* INSTRUCTION
Only one portion of the data is to be written out: from the line bearing "py, pz = wall_point(PIVOT_W, PIVOT_Z)" through the line bearing "obj.parent = None". Write it exactly as it appears.

* * *

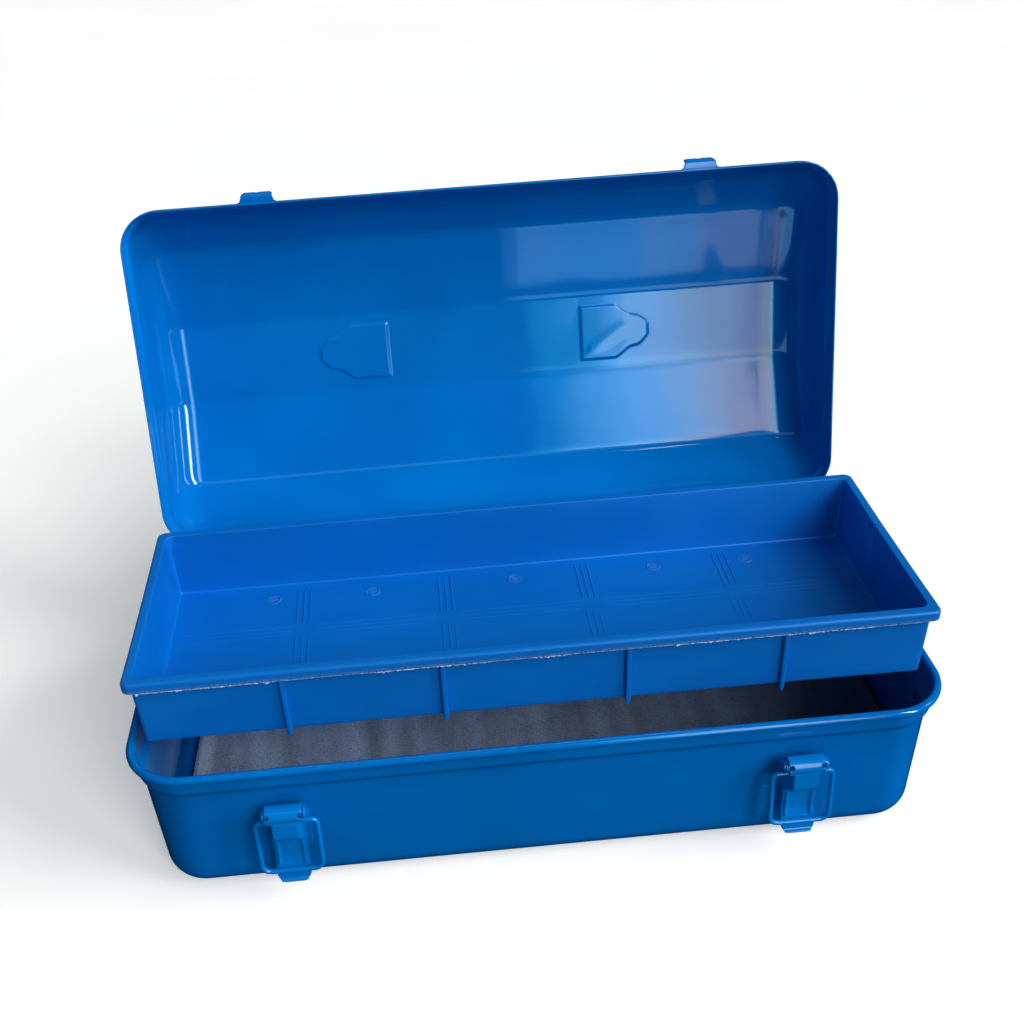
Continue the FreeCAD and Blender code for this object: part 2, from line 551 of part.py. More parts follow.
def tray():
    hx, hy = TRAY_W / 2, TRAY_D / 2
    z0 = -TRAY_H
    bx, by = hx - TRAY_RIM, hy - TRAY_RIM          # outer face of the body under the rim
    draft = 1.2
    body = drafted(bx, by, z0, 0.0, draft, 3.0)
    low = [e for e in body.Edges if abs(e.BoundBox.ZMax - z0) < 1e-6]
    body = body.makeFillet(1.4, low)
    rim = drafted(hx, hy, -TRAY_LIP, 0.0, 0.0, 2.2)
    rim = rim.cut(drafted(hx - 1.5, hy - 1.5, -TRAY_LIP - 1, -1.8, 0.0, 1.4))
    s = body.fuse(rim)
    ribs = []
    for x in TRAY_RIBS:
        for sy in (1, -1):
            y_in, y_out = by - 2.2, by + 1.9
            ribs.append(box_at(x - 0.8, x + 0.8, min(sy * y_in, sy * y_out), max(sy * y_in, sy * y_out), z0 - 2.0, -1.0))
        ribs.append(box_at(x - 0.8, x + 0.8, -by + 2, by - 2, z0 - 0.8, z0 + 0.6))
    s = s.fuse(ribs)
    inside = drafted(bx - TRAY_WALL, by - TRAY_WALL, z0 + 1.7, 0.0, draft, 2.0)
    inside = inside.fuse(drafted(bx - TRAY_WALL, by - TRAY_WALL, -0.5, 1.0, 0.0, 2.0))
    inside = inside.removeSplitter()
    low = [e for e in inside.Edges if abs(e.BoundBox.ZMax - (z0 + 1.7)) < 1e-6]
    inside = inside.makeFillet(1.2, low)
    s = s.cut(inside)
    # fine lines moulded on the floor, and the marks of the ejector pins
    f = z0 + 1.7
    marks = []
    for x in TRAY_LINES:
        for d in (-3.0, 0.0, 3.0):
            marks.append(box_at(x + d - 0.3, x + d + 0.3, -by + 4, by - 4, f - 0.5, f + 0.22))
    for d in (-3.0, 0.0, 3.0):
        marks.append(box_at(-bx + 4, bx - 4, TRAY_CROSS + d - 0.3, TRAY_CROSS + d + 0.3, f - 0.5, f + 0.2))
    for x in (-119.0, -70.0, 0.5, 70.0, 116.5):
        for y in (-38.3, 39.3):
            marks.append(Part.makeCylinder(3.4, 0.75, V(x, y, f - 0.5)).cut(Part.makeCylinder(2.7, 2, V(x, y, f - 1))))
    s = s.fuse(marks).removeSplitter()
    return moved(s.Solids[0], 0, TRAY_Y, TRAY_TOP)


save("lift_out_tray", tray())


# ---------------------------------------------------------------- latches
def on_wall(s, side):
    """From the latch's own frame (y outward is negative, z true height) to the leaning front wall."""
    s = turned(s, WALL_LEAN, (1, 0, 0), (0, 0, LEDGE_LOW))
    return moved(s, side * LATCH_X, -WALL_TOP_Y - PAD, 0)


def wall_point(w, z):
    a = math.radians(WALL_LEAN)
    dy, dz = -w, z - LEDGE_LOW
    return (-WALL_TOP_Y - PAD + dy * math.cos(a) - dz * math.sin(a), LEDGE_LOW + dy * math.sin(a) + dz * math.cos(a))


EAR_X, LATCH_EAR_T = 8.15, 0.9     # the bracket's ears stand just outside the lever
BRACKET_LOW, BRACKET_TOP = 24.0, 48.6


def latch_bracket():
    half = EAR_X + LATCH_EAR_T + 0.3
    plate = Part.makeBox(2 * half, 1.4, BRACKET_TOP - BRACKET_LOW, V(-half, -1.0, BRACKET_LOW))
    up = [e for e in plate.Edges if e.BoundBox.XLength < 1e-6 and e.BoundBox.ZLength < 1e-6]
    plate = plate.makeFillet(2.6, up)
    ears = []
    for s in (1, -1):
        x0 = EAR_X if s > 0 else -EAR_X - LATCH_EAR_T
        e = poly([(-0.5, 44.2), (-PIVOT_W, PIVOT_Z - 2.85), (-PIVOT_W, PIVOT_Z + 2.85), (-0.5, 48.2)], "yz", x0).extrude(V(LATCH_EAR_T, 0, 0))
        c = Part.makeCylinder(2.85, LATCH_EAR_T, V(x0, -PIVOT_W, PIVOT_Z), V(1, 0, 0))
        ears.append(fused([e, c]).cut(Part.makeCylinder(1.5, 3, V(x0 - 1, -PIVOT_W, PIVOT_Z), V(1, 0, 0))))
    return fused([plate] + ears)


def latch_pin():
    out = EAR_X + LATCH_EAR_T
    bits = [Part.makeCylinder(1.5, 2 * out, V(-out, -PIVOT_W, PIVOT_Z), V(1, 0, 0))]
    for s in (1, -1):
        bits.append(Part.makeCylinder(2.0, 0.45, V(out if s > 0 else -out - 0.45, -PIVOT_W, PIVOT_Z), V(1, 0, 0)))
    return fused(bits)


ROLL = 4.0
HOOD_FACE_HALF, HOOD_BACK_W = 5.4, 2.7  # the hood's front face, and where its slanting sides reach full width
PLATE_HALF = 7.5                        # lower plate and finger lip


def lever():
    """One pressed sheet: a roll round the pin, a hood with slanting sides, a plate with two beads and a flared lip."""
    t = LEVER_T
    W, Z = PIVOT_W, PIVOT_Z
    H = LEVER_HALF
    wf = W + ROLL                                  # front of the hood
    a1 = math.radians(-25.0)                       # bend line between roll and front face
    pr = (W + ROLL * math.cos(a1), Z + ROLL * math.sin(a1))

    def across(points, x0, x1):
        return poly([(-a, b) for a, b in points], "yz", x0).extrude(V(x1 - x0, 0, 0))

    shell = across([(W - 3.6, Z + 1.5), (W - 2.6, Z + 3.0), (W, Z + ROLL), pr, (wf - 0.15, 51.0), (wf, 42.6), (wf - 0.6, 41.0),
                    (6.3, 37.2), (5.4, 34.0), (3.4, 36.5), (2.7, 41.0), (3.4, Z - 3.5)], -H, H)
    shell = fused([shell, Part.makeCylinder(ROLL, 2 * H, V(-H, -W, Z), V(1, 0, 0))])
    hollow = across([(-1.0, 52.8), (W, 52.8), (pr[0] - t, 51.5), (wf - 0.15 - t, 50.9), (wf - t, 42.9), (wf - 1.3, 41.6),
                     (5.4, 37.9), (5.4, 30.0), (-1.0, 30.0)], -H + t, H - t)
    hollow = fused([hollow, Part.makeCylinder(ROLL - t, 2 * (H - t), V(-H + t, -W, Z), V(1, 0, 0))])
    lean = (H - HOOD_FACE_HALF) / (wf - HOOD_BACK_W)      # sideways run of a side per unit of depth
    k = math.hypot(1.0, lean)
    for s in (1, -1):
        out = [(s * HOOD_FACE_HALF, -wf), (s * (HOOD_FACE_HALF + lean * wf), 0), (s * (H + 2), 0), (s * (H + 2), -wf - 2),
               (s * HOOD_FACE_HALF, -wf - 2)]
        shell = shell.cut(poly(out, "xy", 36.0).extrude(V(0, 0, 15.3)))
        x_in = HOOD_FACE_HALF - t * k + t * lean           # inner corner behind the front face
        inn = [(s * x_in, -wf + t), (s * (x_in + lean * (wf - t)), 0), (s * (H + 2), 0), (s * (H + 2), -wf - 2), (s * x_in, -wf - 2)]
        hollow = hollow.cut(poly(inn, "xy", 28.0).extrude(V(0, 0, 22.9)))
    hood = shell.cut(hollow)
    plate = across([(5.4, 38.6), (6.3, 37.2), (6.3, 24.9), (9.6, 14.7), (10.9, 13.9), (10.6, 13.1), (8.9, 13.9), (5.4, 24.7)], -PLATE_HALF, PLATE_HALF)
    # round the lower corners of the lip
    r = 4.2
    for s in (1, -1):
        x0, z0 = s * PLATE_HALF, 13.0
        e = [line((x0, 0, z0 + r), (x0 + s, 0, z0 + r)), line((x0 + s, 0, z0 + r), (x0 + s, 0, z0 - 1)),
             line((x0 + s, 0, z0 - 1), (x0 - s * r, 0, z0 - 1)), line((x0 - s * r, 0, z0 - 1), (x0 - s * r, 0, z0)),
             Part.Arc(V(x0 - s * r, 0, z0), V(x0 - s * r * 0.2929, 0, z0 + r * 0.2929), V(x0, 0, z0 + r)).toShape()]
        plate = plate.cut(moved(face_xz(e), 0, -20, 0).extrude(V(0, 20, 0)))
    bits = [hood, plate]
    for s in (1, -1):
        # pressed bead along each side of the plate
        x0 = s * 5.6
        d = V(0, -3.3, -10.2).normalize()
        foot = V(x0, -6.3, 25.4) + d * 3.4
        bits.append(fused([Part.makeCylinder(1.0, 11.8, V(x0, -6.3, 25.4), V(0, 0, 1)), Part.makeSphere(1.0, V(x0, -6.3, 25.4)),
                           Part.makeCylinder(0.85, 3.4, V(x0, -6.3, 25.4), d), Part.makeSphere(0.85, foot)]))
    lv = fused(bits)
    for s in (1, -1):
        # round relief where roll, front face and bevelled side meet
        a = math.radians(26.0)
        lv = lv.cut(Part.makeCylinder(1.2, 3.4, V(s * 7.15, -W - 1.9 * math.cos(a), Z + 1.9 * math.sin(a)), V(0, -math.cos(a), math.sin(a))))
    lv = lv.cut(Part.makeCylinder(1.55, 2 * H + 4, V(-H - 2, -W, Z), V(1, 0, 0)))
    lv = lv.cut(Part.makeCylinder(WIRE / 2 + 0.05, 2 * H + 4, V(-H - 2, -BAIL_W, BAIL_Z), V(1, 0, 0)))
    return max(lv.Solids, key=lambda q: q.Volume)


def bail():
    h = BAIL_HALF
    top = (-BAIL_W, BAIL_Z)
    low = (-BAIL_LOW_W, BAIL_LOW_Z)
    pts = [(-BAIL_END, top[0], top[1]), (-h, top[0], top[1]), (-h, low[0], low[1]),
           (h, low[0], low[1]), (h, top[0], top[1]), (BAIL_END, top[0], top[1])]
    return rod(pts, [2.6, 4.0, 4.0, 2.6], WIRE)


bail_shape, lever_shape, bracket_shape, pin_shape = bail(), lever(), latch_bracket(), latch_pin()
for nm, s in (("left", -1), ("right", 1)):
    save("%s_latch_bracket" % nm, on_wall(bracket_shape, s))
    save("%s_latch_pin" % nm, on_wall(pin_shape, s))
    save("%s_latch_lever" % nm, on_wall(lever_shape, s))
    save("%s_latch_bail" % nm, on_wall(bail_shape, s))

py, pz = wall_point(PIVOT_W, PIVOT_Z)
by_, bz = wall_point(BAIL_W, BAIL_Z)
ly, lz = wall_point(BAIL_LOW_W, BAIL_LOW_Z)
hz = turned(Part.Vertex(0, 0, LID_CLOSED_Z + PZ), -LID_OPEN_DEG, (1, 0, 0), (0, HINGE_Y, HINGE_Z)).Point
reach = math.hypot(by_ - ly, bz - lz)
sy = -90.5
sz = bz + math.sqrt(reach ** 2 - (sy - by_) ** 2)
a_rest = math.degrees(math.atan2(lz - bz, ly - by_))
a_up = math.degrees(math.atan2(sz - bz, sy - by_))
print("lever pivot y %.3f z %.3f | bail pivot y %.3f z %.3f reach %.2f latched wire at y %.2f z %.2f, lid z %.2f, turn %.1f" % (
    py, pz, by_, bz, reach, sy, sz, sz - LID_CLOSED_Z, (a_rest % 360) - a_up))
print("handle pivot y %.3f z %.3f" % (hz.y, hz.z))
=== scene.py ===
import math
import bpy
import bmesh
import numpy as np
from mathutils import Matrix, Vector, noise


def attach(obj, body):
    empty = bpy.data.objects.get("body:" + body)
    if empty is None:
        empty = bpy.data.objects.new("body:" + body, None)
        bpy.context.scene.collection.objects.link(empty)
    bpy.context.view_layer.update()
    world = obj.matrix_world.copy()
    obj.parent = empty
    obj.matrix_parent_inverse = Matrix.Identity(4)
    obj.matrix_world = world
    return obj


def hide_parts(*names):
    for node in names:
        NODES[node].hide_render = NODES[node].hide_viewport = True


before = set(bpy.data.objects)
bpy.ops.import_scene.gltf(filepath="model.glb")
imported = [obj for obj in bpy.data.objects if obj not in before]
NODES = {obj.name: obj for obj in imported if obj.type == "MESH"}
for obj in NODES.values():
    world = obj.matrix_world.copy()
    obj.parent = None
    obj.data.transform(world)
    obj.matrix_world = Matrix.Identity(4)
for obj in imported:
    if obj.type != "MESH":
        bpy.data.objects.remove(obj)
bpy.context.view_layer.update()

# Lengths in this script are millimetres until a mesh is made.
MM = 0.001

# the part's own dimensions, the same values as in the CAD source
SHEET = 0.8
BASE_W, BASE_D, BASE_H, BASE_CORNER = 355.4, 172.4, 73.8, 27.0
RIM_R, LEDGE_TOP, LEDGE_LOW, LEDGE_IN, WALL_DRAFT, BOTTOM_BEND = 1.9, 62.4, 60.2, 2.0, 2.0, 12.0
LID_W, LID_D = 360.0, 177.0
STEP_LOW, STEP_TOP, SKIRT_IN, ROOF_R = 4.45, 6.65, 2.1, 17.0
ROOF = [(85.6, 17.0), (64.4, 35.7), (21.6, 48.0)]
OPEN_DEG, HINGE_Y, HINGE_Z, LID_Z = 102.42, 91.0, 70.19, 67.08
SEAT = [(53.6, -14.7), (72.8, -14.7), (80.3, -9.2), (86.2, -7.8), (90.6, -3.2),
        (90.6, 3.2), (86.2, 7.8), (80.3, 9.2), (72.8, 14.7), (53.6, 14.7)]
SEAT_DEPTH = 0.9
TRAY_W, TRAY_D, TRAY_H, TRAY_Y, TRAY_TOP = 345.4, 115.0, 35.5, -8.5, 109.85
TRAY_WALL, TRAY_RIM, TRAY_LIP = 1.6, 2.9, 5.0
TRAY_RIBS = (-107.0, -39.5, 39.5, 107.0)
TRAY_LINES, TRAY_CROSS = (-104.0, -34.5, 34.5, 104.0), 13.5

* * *

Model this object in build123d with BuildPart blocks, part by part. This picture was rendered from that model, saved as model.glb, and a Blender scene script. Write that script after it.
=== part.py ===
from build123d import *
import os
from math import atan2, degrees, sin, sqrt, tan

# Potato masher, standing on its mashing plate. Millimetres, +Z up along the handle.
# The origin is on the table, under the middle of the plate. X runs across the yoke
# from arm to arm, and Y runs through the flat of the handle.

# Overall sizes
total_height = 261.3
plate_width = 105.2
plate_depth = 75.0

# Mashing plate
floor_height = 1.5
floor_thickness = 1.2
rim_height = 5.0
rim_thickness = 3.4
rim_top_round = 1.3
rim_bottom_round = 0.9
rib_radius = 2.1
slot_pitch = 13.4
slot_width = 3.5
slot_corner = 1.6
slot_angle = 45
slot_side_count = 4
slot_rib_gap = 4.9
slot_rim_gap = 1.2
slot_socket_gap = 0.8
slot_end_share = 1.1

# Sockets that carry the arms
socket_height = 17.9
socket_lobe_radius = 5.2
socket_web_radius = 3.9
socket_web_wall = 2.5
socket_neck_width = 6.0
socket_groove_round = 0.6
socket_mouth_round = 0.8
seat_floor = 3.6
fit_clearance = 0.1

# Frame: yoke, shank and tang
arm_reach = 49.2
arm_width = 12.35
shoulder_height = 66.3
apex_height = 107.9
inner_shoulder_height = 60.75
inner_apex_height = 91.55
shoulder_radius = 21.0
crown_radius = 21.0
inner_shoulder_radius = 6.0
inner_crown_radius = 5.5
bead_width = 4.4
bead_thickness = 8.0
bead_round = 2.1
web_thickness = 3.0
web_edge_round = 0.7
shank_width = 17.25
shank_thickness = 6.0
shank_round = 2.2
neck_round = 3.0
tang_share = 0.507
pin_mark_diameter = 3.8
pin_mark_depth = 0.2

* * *

* FULL RESPONSE
py, pz = wall_point(PIVOT_W, PIVOT_Z)
by_, bz = wall_point(BAIL_W, BAIL_Z)
ly, lz = wall_point(BAIL_LOW_W, BAIL_LOW_Z)
hz = turned(Part.Vertex(0, 0, LID_CLOSED_Z + PZ), -LID_OPEN_DEG, (1, 0, 0), (0, HINGE_Y, HINGE_Z)).Point
reach = math.hypot(by_ - ly, bz - lz)
sy = -90.5
sz = bz + math.sqrt(reach ** 2 - (sy - by_) ** 2)
a_rest = math.degrees(math.atan2(lz - bz, ly - by_))
a_up = math.degrees(math.atan2(sz - bz, sy - by_))
print("lever pivot y %.3f z %.3f | bail pivot y %.3f z %.3f reach %.2f latched wire at y %.2f z %.2f, lid z %.2f, turn %.1f" % (
    py, pz, by_, bz, reach, sy, sz, sz - LID_CLOSED_Z, (a_rest % 360) - a_up))
print("handle pivot y %.3f z %.3f" % (hz.y, hz.z))
=== scene.py ===
import math
import bpy
import bmesh
import numpy as np
from mathutils import Matrix, Vector, noise


def attach(obj, body):
    empty = bpy.data.objects.get("body:" + body)
    if empty is None:
        empty = bpy.data.objects.new("body:" + body, None)
        bpy.context.scene.collection.objects.link(empty)
    bpy.context.view_layer.update()
    world = obj.matrix_world.copy()
    obj.parent = empty
    obj.matrix_parent_inverse = Matrix.Identity(4)
    obj.matrix_world = world
    return obj


def hide_parts(*names):
    for node in names:
        NODES[node].hide_render = NODES[node].hide_viewport = True


before = set(bpy.data.objects)
bpy.ops.import_scene.gltf(filepath="model.glb")
imported = [obj for obj in bpy.data.objects if obj not in before]
NODES = {obj.name: obj for obj in imported if obj.type == "MESH"}
for obj in NODES.values():
    world = obj.matrix_world.copy()
    obj.parent = None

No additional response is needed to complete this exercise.